A few years ago, at the Indianapolis Boat, Sport and Travel Show, the younger Everhart stumbled on the association’s booth.

“My dad used to race one of these boats,” he told staffers, who handed him a brochure and suggested, “Come to the driver school.”

The driver school? For $50, a one-hour class was offered, followed by an opportunity to drive a boat. That was 2018. Everhart did it all over again in 2019, and then bought the used instructional boat he learned on.

Now that boat lives in a garage and has been replaced by a slicker model. It was built in February 2023, the marking carved into wood on the inside, seemingly duplicating a winery label for a vintage.

In summer, and into October, Everhart visits lakes around the Midwest for weekend races, hauling the narrow, brightly colored green-and black-boat with “Blake Everhart” stenciled on the side. The colors are the same as a Kawasaki dirt bike he owned when younger.

Competitors on the circuit are getting used to seeing Blake’s hydro splashing past. Races convene in Dayton, Springfield, Defiance and Delaware, Ohio, Huntington, Indiana, Constantine and Hillside, Michigan, Danville, Illinois and elsewhere. The sport is prominent in the Pacific Northwest, with its history of super-fast racing, and where the engines may be helicopter turbines, but this region is also a hot spot.

His favorite race of the season was the short course in Huntington and Blake hopes talk of adding another Indiana race, at Hardy Lake, comes true next year.

The events last two days, with two heats on courses of roughly three-fourths of a mile to a mile. In early September, Everhart experienced the highs and lows of racing in the same weekend.

On the Saturday, his wooden boat’s engine coughed through a mix of mechanical difficulties, and he could not challenge. On Sunday, he won heats. The good, the bad and the ugly summarized.

Connected to the past

While Everhart’s boat competes in what is called Class C, the middle of the pack, and is about 11½-feet long, with a cockpit just 16½-inches wide, there are many kinds of hyrdos around the globe, with racing in Asia and Europe.

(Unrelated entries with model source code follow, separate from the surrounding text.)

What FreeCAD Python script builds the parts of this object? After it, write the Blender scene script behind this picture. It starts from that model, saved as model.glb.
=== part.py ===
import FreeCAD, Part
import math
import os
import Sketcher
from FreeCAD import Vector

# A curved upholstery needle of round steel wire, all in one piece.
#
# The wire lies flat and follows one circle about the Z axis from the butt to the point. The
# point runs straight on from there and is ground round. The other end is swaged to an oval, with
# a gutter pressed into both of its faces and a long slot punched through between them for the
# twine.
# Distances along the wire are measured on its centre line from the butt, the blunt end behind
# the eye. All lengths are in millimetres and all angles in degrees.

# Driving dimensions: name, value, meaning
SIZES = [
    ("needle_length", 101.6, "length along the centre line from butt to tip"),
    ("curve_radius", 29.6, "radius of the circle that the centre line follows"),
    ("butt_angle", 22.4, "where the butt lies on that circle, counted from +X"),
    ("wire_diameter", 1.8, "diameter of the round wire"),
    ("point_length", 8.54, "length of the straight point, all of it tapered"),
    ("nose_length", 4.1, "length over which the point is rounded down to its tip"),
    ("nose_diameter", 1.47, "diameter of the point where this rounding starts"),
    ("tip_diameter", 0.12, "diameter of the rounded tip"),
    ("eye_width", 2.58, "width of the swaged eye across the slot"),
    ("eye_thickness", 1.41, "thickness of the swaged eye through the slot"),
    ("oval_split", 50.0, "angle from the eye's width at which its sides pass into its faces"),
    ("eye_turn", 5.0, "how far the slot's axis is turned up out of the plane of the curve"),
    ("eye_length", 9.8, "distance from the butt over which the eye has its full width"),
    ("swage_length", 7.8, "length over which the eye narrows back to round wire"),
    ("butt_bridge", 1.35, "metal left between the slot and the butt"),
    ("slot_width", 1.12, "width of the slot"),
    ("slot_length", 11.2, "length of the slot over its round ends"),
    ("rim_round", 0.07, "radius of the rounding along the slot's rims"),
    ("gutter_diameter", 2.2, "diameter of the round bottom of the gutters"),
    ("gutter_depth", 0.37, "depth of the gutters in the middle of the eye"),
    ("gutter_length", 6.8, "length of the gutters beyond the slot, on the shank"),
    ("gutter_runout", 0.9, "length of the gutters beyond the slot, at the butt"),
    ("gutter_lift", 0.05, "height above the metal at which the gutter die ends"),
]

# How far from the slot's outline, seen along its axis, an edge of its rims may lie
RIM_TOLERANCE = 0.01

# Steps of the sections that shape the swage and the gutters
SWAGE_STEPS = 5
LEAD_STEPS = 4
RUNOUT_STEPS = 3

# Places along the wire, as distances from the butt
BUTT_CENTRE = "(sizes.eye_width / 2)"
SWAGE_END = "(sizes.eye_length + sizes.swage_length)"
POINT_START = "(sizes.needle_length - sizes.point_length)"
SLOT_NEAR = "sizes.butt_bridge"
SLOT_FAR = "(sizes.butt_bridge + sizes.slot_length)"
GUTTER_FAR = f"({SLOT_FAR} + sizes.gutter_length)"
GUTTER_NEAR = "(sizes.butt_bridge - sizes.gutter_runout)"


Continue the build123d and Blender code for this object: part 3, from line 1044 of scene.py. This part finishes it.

Grand Prix racing boats are powered by V8 piston engines that can run at 1,500 horsepower. Those boats, which race in the United States, Canada, Australia and New Zealand, are 23-to-26 feet long, topping 170 mph.

The weight for Everhart’s class is 440 pounds. That includes the engine and his body weight, which he put at 155 pounds. The boat itself is not terribly heavy and can readily be lifted by two adults. If boats are too light, they must carry extra lead, much as a thoroughbred racehorse is required to carry artificial weight if its jockey is too light.

When a clock countdown of three minutes begins, the racers start their engines. Over the next few minutes, they work up to speed while positioning in an assigned lane, then attempt to hit the start line at the precise second the clock hits zero. That block of time is called “milling,” or what an orchestra would call a vamp-till-ready.

During the run-up, the engines may be at their noisiest, with the loudest roars. Once racing begins, they simmer down more to the sound of a group of bumblebees.

Before transporting boats hundreds of miles, considerable testing and fine-tuning takes place. Inside that haul trailer, a plaque is nailed to one wall. It was the award Bill Everhart received in September of 1977 when he won a national championship in Eufaula, Oklahoma.

When Bill raced, he lived in Seymour, close to the East Fork of the White River, and tested there.

“I used to get on my bike, run up there and watch them,” Blake said.

On non-workdays, the Everharts seek good water to test between races. Bill might be called “an expert advisor,” or a coach, helping with the background gained from his five years racing.

The sport has matured some. Bill said drivers often raced wearing cut-off shorts or blue jeans wearing open-faced helmets.

Blake races in heavier-duty helmets and a full-body Kevlar wetsuit under his life jacket. Much like Indy Car and NASCAR racing, hydroplane racing once produced many fatalities. Those high-speed sports have seen tremendous safety advances. Blake Everhart invested in all new, state-of-the-art safety garb before this season.

“It was an upgrade, big-time,” he said. “I even wear Kevlar socks.”

Bill Everhart said conviviality between drivers has improved. When he raced, the attitude was more cut-throat and “people were not above throwing dirt in your carburetor. People help you out a lot more these days.”

While Blake said his No. 1 attraction to the sport is the speed, the other reason he enjoys hydroplaning is the people. The sport has a minimum junior class of nine years old, but there are some veterans still competing in their 80s.

“You meet people from all over the country,” Blake said. “It’s competitive, but we’re all friends in the pits.”

It’s not about getting rich because there is no prize money at stake, only sometimes cash paid out from a collection bucket that probably won’t cover the cost of the trip.

Steadily improving

No room for passengers on a hydroplane boat. The boat is made of wood, the cockpit is made of wood, stretching several feet behind the driver.

One surprising element for those who don’t know hydro is that the driver is not seated in the cockpit, but steers while on his knees, bracing his body on a cushiony type mat.

Everhart’s engine may be loud, but the fin in the water goes only several inches deep. The idea is to stay on the water surface, maintaining balance at high speed.

“That fin is what keeps us from barrel-rolling,” Blake Everhart said.

Recently, Blake Everhart was ranked nationally in his competition class out of about 50 boats or so, satisfactory success.

“I’m tickled with that,” he said.

Fun for all ages, apparently, bridging the generations, with Blake and senior advisor Bill sharing the road time and the race time.